An increasing number of individuals are opting to park their hard-earned money into low-risk instruments such as bonds and fixed deposits (FDs). This phenomenon is especially evident after a series of repo rate hikes made by the Reserve Bank of India (RBI), which was done to tame the ever-surging inflation.
It should be noted that FD interest rates are directly proportional to the central bank’s repo rates. Hence, over the past year, interest offerings of fixed deposits were found to have escalated by about 0.35% to 2.75%. While this comes as a piece of good news for individuals who prefer to multiply their savings via FDs, there exists another sneaky way for you to boost your returns even more!
Commonly called ‘FD laddering’, the method allows you to hit two birds with one stone: your idle assets’ liquidity remains uncompromised and you get to build a greater financial corpus, too! Want to know more about this smart savings strategy? Then, keep reading.
What Is FD Laddering?
As you might have already inferred by reading its name, FD laddering involves creating a ladder out of multiple FD bookings. How is it done? You start off by parking your money into multiple FDs instead of a single one. All of these should ideally have shorter tenors. Most individuals prefer going for those FDs that conclude their term within 1 to 5 years, as that gives them the maximum liberty to leverage and take advantage of appreciating interest rates.
To illustrate, say you have accrued about ₹30 Lakhs over the years and now want to park the funds in a lucrative FD scheme. The first step will be to split your corpus into multiple portions. Now, you’ll have to pick three fixed deposit plans, preferably those that come with higher interest rates and lower tenors.
Supposing that you divided your idle funds into 3 mini-corpuses of ₹10 Lakhs each and parked them into 3 FD schemes having tenors of 1 year, 2 years, and 3 years. After one year, your first FD scheme will conclude its term and a payout inclusive of the predetermined interest amount will be made under your name.
During this period, if the central bank increased its repo rates, which, in turn, led to boosted FD interest offerings, then you’ll be free to use your fresh payout to book another FD. This time around, the interest offerings will be much more attractive than before, entitling you to obtain even greater returns.

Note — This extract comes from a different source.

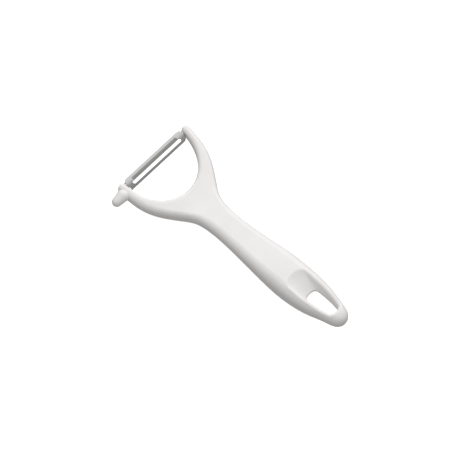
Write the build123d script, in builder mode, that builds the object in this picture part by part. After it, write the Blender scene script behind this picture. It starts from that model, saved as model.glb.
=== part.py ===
from build123d import *
import os
from math import asin, cos, degrees, radians, sin, sqrt

# The peeler lies on its flat underside, as on a table. X points along the handle to the blade,
# Y to the arm that carries the eye remover, and Z up. The origin is on the table, under the
# middle of the handle's flat land. All lengths are in millimetres.

# Lengths along the handle, each from the named place before it. The neck and the palm are
# measured from the origin.
neck_reach = 9.0
neck_to_root = 29.0
root_to_axis = 38.0
axis_to_tip = 3.1
palm_reach = 43.0
palm_to_ring = 34.0
ring_to_tail = 10.9

# Widths, heights and edge roundings of the handle at those places
ring_width = 16.5
ring_top = 18.0
ring_bottom = 6.2
ring_corner = 5.0
palm_width = 26.0
palm_top = 16.2
palm_corner = 6.4
neck_width = 19.2
neck_top = 11.0
neck_corner = 4.4
root_width = 33.2
root_top = 9.7
root_corner = 3.9
tips_top = 15.1
tips_bottom = 6.9
tips_corner = 2.9

# The underside is moulded a little proud and is flat where it meets the table
land_depth = 0.4

# The rounded end of the ring: its radius in plan, and how full it is seen from the side
nose_radius = 6.8
nose_fullness_share = 0.75
nose_corner_share = 0.88
nose_angles = [81, 68, 53, 36, 20]

# Cross-sections on the way from one named place to the next, as shares of that way: the place,
# the width and the heights
tail_shares = [(0.67, 0.42, 0.62), (0.33, 0.10, 0.24)]
waist_shares = [(0.25, 0.11, 0.16), (0.50, 0.44, 0.51), (0.75, 0.78, 0.84)]
shoulder_shares = [(0.42, 0.04, 0.45), (0.72, 0.30, 0.80)]
arm_shares = [(0.18, 0.34, 0.085), (0.37, 0.645, 0.23), (0.58, 0.86, 0.45), (0.80, 0.965, 0.74)]

# The opening between the arms: half an ellipse about the blade's axis, and straight in front of
# it. The share is that of the arms which stays whole behind it.
opening_width = 51.4
crotch_share = 0.25
arm_thickness = 5.6
arm_rounding = 2.5

# The hanging hole has a thin lip at mid thickness, from which a trough rises to each face. Both
# outlines have a bowed front, bowed sides and a rounded end towards the tail.
lip_thickness = 1.4
palm_to_trough = 1.5
trough_to_lip = 13.1
lip_width = 8.8
lip_bow = 1.4
lip_end_bar = 7.8
lip_end_width = 5.2
lip_side_bow = 1.2
lip_corner = 3.0
lip_end_corner = 2.5
trough_height = 7.7
trough_width = 14.2
trough_bow = 2.3
trough_end_bar = 6.3
trough_end_width = 8.4
trough_side_bow = 1.3
trough_corner = 2.4
trough_end_corner = 3.2
trough_overrun_share = 0.3
trough_rounding = 1.6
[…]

Then, fast-forward to the next year, another one of your FDs will conclude its tenor, thereby releasing another portion of funds. Taking the payout, you can again park the funds into another fixed deposit plan, at an even higher rate of interest.
This scenario can be contrasted with one involving a single FD having a tenor of, let’s say, 5 years. In this case, your returns wouldn’t have been as high, as the interest rate of the scheme remains frozen during the entire period. Moreover, as the money is locked in for 5 years, your assets’ liquidity will be compromised as well.
You can continue to deploy this strategy for a stretched period of time to effectively compound your assets in a risk-free manner!
FD Laddering: Benefits
To sum up and elaborate some more, the perks that come hand-in-hand with FD laddering include:
Enhanced liquidity: With each fixed deposit scheme maturing after a short period of time, the liquidity of your assets is boosted significantly.
Increased security: When booking multiple FDs, you have the option of opting for different financial institutions instead of trusting one organisation with all of your savings. This helps you further slash external risks.
Alternate income: FD laddering is an especially useful strategy for retired individuals, as the periodic payouts can serve as a consistent source of revenue. Also, when this method is paired with the special interest rates offered exclusively to senior citizens, it can help the elderly in mitigating financial adversities that come as a package deal with retirement, too.
Flexibility: This method enables you to modify your FD bookings in accordance with your changing financial goals and liquidity requirements, along with the evolving interest trends.
Optimized returns: By booking different fixed deposit schemes with different providers, you can pick the plans that offer the highest interest rates and make the switch whenever there are external changes with respect to interest offerings.
Surging fixed deposit interest rates translate to higher returns, provided you book the plan at the right time. Since predicting inflation trends and repo rate hikes in an accurate manner is a herculean task in and of itself, going for FD laddering can be your next best bet. By optimizing your returns and building a reliable emergency corpus, this strategy can help you prepare for all unexpected mishaps that may come your way, at any given point in time.